### WHAT TO WORK ON
Please give the data below again in full, exactly as it stands.

-- begin DATA PROVIDED --

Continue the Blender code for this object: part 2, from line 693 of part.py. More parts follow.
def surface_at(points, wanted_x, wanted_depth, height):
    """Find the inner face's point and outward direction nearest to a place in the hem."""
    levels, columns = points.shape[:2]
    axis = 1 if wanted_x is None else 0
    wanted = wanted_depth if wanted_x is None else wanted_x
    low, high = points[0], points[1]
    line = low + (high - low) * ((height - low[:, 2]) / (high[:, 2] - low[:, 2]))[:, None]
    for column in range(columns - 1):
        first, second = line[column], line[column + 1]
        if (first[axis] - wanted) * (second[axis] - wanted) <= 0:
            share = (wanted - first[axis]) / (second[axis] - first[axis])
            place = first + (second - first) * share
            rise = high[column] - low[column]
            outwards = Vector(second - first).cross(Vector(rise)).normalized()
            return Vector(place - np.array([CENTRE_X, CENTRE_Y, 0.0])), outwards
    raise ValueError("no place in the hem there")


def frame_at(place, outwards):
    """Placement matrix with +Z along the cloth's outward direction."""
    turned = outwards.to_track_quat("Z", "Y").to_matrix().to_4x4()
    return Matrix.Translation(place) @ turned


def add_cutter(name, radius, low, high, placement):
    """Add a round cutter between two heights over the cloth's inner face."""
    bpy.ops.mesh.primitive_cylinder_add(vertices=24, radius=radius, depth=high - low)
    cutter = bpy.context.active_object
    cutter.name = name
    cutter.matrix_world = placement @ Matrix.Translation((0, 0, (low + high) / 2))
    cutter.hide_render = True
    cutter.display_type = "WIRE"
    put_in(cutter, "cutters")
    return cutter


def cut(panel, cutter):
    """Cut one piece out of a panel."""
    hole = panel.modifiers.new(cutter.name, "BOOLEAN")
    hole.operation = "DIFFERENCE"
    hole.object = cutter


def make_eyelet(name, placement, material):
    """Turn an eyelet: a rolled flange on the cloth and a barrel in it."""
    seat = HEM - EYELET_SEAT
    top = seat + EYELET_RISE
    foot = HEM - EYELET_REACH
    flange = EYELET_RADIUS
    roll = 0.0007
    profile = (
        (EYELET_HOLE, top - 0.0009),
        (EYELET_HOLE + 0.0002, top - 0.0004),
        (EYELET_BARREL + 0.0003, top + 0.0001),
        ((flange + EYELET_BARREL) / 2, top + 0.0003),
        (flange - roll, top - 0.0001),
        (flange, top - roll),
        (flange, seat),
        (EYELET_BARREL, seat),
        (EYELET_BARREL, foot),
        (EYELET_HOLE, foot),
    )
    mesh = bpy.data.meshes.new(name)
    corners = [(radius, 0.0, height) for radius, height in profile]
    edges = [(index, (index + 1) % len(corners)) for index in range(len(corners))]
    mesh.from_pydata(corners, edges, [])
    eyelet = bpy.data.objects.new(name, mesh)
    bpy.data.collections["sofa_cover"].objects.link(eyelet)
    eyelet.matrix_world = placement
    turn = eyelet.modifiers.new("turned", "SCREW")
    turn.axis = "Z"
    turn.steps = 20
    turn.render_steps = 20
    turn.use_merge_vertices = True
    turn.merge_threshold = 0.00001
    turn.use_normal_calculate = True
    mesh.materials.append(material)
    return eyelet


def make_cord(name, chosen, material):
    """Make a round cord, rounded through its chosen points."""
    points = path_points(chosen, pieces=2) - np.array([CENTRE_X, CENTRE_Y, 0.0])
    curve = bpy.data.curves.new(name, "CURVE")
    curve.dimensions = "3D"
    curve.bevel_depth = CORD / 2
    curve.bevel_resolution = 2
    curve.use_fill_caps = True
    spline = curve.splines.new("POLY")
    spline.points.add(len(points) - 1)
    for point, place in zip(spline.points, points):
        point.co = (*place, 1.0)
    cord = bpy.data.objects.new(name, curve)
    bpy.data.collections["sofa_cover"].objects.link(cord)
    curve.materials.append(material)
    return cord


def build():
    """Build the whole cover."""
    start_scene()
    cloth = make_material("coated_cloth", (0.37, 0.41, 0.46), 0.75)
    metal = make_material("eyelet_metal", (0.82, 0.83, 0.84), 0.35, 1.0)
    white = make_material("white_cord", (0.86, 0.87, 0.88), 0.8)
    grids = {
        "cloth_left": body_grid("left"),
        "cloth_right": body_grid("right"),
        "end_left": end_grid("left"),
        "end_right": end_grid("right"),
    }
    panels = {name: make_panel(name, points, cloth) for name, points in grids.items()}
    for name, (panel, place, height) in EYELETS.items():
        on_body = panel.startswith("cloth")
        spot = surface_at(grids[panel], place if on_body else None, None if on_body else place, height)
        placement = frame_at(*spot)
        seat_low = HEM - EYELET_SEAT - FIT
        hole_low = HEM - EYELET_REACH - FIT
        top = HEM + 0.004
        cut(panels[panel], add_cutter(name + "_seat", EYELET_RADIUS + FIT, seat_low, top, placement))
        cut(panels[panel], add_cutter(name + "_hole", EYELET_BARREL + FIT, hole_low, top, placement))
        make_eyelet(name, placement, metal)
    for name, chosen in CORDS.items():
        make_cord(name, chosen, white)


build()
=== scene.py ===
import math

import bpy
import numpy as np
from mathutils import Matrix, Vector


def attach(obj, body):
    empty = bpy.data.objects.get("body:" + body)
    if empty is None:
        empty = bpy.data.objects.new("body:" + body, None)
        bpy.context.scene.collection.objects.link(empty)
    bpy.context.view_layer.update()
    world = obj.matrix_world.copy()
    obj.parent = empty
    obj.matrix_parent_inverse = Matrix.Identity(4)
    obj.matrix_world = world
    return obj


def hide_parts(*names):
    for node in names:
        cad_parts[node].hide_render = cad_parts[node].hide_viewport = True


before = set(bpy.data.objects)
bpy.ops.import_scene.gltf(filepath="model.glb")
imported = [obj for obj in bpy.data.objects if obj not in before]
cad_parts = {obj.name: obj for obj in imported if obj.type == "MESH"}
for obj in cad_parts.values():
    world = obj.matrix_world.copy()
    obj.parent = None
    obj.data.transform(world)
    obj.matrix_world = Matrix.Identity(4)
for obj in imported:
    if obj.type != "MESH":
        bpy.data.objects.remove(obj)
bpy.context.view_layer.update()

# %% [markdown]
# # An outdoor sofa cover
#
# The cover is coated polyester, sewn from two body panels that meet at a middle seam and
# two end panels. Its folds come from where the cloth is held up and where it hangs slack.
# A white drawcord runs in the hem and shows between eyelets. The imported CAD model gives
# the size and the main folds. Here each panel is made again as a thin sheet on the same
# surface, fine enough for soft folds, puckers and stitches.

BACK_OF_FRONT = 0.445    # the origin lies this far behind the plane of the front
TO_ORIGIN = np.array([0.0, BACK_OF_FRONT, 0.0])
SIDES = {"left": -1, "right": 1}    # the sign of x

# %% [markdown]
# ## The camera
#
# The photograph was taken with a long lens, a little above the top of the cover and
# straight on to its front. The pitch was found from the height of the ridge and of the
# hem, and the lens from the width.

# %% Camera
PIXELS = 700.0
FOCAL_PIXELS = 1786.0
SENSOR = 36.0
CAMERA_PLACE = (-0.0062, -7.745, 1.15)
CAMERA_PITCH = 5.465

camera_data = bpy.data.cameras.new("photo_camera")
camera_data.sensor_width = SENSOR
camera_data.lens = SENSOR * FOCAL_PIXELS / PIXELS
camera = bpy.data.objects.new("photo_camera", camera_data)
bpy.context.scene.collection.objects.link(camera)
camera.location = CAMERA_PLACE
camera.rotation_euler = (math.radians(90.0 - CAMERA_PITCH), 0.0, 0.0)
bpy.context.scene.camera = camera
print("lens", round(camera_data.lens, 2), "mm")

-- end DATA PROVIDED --

### RESPONSE TO THIS TASK
Continue the Blender code for this object: part 2, from line 693 of part.py. More parts follow.
def surface_at(points, wanted_x, wanted_depth, height):
    """Find the inner face's point and outward direction nearest to a place in the hem."""
    levels, columns = points.shape[:2]
    axis = 1 if wanted_x is None else 0
    wanted = wanted_depth if wanted_x is None else wanted_x
    low, high = points[0], points[1]
    line = low + (high - low) * ((height - low[:, 2]) / (high[:, 2] - low[:, 2]))[:, None]
    for column in range(columns - 1):
        first, second = line[column], line[column + 1]
        if (first[axis] - wanted) * (second[axis] - wanted) <= 0:
            share = (wanted - first[axis]) / (second[axis] - first[axis])
            place = first + (second - first) * share
            rise = high[column] - low[column]
            outwards = Vector(second - first).cross(Vector(rise)).normalized()
            return Vector(place - np.array([CENTRE_X, CENTRE_Y, 0.0])), outwards
    raise ValueError("no place in the hem there")


def frame_at(place, outwards):
    """Placement matrix with +Z along the cloth's outward direction."""
    turned = outwards.to_track_quat("Z", "Y").to_matrix().to_4x4()
    return Matrix.Translation(place) @ turned


def add_cutter(name, radius, low, high, placement):
    """Add a round cutter between two heights over the cloth's inner face."""
    bpy.ops.mesh.primitive_cylinder_add(vertices=24, radius=radius, depth=high - low)
    cutter = bpy.context.active_object
    cutter.name = name
    cutter.matrix_world = placement @ Matrix.Translation((0, 0, (low + high) / 2))
    cutter.hide_render = True
    cutter.display_type = "WIRE"
    put_in(cutter, "cutters")
    return cutter


def cut(panel, cutter):
    """Cut one piece out of a panel."""
    hole = panel.modifiers.new(cutter.name, "BOOLEAN")
    hole.operation = "DIFFERENCE"
    hole.object = cutter


def make_eyelet(name, placement, material):
    """Turn an eyelet: a rolled flange on the cloth and a barrel in it."""
    seat = HEM - EYELET_SEAT
    top = seat + EYELET_RISE
    foot = HEM - EYELET_REACH
    flange = EYELET_RADIUS
    roll = 0.0007
    profile = (
        (EYELET_HOLE, top - 0.0009),
        (EYELET_HOLE + 0.0002, top - 0.0004),
        (EYELET_BARREL + 0.0003, top + 0.0001),
        ((flange + EYELET_BARREL) / 2, top + 0.0003),
        (flange - roll, top - 0.0001),
        (flange, top - roll),
        (flange, seat),
        (EYELET_BARREL, seat),
        (EYELET_BARREL, foot),
        (EYELET_HOLE, foot),
    )
    mesh = bpy.data.meshes.new(name)
    corners = [(radius, 0.0, height) for radius, height in profile]
    edges = [(index, (index + 1) % len(corners)) for index in range(len(corners))]
    mesh.from_pydata(corners, edges, [])
    eyelet = bpy.data.objects.new(name, mesh)
    bpy.data.collections["sofa_cover"].objects.link(eyelet)
    eyelet.matrix_world = placement
    turn = eyelet.modifiers.new("turned", "SCREW")
    turn.axis = "Z"
    turn.steps = 20
    turn.render_steps = 20
    turn.use_merge_vertices = True
    turn.merge_threshold = 0.00001
    turn.use_normal_calculate = True
    mesh.materials.append(material)
    return eyelet


def make_cord(name, chosen, material):
    """Make a round cord, rounded through its chosen points."""
    points = path_points(chosen, pieces=2) - np.array([CENTRE_X, CENTRE_Y, 0.0])
    curve = bpy.data.curves.new(name, "CURVE")
    curve.dimensions = "3D"
    curve.bevel_depth = CORD / 2
    curve.bevel_resolution = 2
    curve.use_fill_caps = True
    spline = curve.splines.new("POLY")
    spline.points.add(len(points) - 1)
    for point, place in zip(spline.points, points):
        point.co = (*place, 1.0)
    cord = bpy.data.objects.new(name, curve)
    bpy.data.collections["sofa_cover"].objects.link(cord)
    curve.materials.append(material)
    return cord


def build():
    """Build the whole cover."""
    start_scene()
    cloth = make_material("coated_cloth", (0.37, 0.41, 0.46), 0.75)
    metal = make_material("eyelet_metal", (0.82, 0.83, 0.84), 0.35, 1.0)
    white = make_material("white_cord", (0.86, 0.87, 0.88), 0.8)
    grids = {
        "cloth_left": body_grid("left"),
        "cloth_right": body_grid("right"),
        "end_left": end_grid("left"),
        "end_right": end_grid("right"),
    }
    panels = {name: make_panel(name, points, cloth) for name, points in grids.items()}
    for name, (panel, place, height) in EYELETS.items():
        on_body = panel.startswith("cloth")
        spot = surface_at(grids[panel], place if on_body else None, None if on_body else place, height)
        placement = frame_at(*spot)
        seat_low = HEM - EYELET_SEAT - FIT
        hole_low = HEM - EYELET_REACH - FIT
        top = HEM + 0.004
        cut(panels[panel], add_cutter(name + "_seat", EYELET_RADIUS + FIT, seat_low, top, placement))
        cut(panels[panel], add_cutter(name + "_hole", EYELET_BARREL + FIT, hole_low, top, placement))
        make_eyelet(name, placement, metal)
    for name, chosen in CORDS.items():
        make_cord(name, chosen, white)


build()
=== scene.py ===
import math

import bpy
import numpy as np
from mathutils import Matrix, Vector


def attach(obj, body):
    empty = bpy.data.objects.get("body:" + body)
    if empty is None:
        empty = bpy.data.objects.new("body:" + body, None)
        bpy.context.scene.collection.objects.link(empty)
    bpy.context.view_layer.update()
    world = obj.matrix_world.copy()
    obj.parent = empty
    obj.matrix_parent_inverse = Matrix.Identity(4)
    obj.matrix_world = world
    return obj


def hide_parts(*names):
    for node in names:
        cad_parts[node].hide_render = cad_parts[node].hide_viewport = True


before = set(bpy.data.objects)
bpy.ops.import_scene.gltf(filepath="model.glb")
imported = [obj for obj in bpy.data.objects if obj not in before]
cad_parts = {obj.name: obj for obj in imported if obj.type == "MESH"}
for obj in cad_parts.values():
    world = obj.matrix_world.copy()
    obj.parent = None
    obj.data.transform(world)
    obj.matrix_world = Matrix.Identity(4)
for obj in imported:
    if obj.type != "MESH":
        bpy.data.objects.remove(obj)
bpy.context.view_layer.update()

# %% [markdown]
# # An outdoor sofa cover
#
# The cover is coated polyester, sewn from two body panels that meet at a middle seam and
# two end panels. Its folds come from where the cloth is held up and where it hangs slack.
# A white drawcord runs in the hem and shows between eyelets. The imported CAD model gives
# the size and the main folds. Here each panel is made again as a thin sheet on the same
# surface, fine enough for soft folds, puckers and stitches.

BACK_OF_FRONT = 0.445    # the origin lies this far behind the plane of the front
TO_ORIGIN = np.array([0.0, BACK_OF_FRONT, 0.0])
SIDES = {"left": -1, "right": 1}    # the sign of x

# %% [markdown]
# ## The camera
#
# The photograph was taken with a long lens, a little above the top of the cover and
# straight on to its front. The pitch was found from the height of the ridge and of the
# hem, and the lens from the width.

# %% Camera
PIXELS = 700.0
FOCAL_PIXELS = 1786.0
SENSOR = 36.0
CAMERA_PLACE = (-0.0062, -7.745, 1.15)
CAMERA_PITCH = 5.465

camera_data = bpy.data.cameras.new("photo_camera")
camera_data.sensor_width = SENSOR
camera_data.lens = SENSOR * FOCAL_PIXELS / PIXELS
camera = bpy.data.objects.new("photo_camera", camera_data)
bpy.context.scene.collection.objects.link(camera)
camera.location = CAMERA_PLACE
camera.rotation_euler = (math.radians(90.0 - CAMERA_PITCH), 0.0, 0.0)
bpy.context.scene.camera = camera
print("lens", round(camera_data.lens, 2), "mm")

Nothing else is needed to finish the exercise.